Quote, with no changes, the lines that run from the top of the material to the line with "return np.clip(glow, 0, 1)", both included.

[BEGIN MATERIAL PROVIDED]

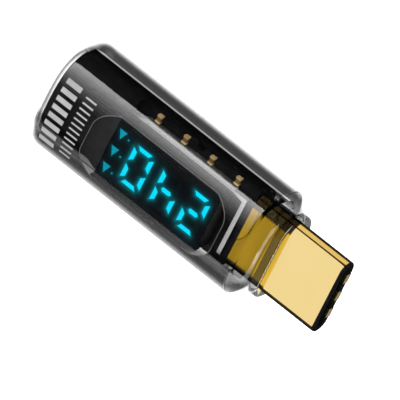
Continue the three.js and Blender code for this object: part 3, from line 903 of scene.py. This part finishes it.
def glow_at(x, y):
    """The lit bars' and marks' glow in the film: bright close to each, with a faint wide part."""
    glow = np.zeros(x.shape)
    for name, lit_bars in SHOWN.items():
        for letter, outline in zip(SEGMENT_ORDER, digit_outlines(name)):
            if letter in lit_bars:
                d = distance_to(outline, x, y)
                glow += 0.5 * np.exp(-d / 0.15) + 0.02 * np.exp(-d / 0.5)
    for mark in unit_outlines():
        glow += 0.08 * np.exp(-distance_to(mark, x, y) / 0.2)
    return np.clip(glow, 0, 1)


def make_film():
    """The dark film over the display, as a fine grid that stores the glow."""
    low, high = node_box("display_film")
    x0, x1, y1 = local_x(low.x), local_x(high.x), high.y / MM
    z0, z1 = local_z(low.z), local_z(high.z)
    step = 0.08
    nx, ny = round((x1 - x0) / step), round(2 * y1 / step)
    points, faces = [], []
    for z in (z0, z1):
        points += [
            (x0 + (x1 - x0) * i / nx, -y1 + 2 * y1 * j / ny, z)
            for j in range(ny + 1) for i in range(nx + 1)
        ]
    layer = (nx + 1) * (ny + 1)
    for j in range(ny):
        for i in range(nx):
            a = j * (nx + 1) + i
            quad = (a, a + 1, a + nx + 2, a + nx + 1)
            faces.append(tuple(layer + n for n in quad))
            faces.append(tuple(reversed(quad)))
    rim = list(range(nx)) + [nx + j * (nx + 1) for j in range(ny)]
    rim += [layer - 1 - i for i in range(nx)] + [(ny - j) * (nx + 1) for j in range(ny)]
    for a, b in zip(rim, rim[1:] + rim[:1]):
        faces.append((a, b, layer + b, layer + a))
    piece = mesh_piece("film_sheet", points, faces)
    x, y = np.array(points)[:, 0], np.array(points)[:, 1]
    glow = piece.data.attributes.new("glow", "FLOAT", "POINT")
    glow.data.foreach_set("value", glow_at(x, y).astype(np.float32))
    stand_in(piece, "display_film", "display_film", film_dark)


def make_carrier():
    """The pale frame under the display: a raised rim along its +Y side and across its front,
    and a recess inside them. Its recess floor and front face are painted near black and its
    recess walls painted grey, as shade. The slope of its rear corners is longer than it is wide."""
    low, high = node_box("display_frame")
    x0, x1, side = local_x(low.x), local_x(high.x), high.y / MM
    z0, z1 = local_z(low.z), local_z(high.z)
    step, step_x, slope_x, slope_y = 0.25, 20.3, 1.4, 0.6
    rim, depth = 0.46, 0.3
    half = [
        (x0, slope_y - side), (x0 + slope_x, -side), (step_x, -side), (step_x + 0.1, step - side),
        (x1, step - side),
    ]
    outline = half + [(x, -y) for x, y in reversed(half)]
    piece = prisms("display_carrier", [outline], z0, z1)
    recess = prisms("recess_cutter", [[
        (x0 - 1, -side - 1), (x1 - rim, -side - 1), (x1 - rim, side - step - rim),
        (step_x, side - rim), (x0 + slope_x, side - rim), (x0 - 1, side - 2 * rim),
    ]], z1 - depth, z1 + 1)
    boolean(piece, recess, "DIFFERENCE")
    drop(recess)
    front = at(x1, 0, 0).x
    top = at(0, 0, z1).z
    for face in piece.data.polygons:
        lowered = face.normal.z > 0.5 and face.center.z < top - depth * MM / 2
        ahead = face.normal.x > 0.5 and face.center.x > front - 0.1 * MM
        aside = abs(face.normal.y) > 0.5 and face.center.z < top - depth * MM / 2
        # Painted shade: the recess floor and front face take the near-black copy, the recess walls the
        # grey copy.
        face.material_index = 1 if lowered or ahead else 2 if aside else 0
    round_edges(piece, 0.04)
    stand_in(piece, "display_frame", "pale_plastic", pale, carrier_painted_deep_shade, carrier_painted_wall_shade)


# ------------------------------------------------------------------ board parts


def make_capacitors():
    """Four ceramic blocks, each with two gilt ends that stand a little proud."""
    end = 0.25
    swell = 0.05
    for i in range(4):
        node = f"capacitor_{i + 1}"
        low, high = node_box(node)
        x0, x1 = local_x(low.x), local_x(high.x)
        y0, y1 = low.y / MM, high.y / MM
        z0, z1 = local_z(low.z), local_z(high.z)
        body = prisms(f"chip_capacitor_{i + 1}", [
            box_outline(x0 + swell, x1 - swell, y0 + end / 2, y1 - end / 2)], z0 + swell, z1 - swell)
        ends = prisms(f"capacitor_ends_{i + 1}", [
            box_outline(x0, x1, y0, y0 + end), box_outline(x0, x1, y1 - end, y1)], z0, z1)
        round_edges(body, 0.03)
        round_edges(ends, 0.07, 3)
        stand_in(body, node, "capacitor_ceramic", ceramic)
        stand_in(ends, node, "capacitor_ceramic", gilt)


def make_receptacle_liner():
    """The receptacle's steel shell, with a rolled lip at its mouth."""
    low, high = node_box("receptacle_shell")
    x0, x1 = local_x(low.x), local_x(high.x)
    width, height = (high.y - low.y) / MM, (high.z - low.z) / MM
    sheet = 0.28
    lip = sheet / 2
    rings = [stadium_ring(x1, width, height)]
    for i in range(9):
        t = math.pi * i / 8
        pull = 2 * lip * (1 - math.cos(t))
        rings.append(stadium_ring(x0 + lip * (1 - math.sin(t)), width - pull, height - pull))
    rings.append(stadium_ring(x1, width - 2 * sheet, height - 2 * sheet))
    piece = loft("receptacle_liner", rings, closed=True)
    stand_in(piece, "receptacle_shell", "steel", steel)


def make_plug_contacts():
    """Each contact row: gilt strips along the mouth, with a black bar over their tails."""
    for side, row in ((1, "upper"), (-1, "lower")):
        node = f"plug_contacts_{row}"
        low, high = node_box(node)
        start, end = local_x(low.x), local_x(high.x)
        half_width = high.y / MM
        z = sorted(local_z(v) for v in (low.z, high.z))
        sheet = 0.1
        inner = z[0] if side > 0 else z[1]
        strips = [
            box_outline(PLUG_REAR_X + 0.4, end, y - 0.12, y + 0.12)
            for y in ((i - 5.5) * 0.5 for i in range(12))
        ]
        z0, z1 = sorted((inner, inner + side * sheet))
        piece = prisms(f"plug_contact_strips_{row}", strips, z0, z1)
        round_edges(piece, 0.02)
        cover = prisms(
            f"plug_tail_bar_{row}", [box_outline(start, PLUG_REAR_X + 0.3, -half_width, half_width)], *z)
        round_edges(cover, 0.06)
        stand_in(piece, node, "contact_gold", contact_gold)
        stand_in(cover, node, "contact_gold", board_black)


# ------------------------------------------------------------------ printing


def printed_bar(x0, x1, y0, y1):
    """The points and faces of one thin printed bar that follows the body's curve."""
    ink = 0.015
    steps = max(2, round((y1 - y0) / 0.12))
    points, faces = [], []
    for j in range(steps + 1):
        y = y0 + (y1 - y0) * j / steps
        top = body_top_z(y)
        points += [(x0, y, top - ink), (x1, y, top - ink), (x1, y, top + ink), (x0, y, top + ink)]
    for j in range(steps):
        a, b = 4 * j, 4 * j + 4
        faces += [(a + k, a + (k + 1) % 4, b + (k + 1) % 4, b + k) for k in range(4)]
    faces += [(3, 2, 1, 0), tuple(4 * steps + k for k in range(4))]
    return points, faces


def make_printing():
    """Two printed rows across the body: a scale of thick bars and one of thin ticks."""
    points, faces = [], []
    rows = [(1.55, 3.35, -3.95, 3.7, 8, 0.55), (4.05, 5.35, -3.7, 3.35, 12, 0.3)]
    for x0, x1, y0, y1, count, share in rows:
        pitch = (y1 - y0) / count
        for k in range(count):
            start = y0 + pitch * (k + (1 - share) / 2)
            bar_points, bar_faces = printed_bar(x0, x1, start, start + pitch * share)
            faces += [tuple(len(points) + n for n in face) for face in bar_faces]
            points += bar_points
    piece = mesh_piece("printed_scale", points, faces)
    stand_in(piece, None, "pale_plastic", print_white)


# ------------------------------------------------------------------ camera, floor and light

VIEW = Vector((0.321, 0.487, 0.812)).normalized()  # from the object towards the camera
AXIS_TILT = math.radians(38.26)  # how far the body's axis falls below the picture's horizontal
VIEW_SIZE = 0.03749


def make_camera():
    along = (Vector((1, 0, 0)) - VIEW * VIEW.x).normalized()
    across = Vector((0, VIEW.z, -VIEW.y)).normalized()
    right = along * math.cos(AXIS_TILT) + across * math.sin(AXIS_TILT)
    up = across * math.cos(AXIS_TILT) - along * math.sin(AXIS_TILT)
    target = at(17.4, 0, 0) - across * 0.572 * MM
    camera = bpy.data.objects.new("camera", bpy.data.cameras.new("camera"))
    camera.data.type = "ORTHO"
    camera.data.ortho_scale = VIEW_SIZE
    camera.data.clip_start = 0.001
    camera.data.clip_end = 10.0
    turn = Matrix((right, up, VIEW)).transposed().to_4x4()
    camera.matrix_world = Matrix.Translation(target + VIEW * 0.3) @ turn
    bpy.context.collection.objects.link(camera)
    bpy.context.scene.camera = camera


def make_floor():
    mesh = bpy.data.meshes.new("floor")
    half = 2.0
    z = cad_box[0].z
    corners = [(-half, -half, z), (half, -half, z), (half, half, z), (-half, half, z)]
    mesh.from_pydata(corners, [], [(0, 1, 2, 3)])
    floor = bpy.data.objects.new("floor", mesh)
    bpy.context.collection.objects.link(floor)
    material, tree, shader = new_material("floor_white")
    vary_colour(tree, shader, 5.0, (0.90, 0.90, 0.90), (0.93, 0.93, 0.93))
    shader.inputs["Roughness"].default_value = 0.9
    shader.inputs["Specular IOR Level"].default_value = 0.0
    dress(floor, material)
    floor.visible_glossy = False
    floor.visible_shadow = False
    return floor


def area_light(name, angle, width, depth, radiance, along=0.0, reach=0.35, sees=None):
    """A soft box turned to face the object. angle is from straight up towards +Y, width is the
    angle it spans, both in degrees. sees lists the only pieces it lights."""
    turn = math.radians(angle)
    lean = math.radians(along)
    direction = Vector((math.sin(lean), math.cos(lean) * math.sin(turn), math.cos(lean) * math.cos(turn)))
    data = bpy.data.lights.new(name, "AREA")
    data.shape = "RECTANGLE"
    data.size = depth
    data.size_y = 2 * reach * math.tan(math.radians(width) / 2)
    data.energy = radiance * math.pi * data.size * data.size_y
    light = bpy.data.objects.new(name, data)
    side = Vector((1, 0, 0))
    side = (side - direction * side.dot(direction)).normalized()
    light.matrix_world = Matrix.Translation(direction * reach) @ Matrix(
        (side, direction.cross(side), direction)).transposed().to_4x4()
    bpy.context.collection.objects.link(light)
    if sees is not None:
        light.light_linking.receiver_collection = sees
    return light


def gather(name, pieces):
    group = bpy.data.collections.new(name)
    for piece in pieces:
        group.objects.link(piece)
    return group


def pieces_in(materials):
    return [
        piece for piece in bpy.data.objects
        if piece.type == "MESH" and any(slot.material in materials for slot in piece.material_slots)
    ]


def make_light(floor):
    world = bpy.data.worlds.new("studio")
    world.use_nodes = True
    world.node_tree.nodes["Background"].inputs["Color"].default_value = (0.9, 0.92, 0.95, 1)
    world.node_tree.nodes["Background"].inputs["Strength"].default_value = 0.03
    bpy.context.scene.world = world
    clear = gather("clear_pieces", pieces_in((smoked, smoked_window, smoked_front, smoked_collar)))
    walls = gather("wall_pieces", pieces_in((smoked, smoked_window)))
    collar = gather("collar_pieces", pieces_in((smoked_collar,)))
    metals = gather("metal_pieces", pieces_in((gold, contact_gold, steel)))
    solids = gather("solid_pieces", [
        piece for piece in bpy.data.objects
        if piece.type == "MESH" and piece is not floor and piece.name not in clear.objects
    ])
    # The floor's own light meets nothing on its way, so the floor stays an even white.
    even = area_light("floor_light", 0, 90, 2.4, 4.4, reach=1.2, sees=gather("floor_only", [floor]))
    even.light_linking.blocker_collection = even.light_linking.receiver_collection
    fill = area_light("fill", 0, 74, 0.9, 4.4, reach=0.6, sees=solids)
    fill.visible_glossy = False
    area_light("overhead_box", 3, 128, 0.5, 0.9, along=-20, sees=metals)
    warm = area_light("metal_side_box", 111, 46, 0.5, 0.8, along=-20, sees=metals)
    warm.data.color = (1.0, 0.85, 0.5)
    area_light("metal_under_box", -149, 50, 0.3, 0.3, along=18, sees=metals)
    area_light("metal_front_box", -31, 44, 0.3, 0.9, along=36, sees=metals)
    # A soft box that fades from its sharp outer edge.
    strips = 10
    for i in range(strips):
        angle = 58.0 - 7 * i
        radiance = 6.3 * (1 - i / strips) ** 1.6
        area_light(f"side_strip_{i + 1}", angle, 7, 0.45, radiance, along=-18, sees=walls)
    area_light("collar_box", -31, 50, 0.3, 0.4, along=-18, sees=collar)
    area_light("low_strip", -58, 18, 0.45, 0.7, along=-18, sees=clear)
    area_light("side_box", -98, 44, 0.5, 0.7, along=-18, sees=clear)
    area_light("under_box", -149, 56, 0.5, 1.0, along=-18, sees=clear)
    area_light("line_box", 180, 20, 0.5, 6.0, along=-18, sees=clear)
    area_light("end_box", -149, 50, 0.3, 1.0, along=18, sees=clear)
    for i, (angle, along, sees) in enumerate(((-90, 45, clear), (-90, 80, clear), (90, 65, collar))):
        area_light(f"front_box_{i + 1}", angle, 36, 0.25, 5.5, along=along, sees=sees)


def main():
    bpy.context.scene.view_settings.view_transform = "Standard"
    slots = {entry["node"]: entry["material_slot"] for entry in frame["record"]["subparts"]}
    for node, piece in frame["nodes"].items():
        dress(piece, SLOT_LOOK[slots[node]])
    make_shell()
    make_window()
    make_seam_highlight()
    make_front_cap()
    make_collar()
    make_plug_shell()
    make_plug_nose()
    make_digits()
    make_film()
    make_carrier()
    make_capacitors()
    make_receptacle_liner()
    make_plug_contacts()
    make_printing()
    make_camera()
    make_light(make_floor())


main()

[END MATERIAL PROVIDED]

ANSWER FOR THIS EXERCISE
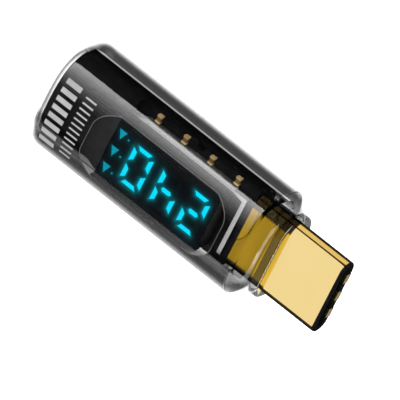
Continue the three.js and Blender code for this object: part 3, from line 903 of scene.py. This part finishes it.
def glow_at(x, y):
    """The lit bars' and marks' glow in the film: bright close to each, with a faint wide part."""
    glow = np.zeros(x.shape)
    for name, lit_bars in SHOWN.items():
        for letter, outline in zip(SEGMENT_ORDER, digit_outlines(name)):
            if letter in lit_bars:
                d = distance_to(outline, x, y)
                glow += 0.5 * np.exp(-d / 0.15) + 0.02 * np.exp(-d / 0.5)
    for mark in unit_outlines():
        glow += 0.08 * np.exp(-distance_to(mark, x, y) / 0.2)
    return np.clip(glow, 0, 1)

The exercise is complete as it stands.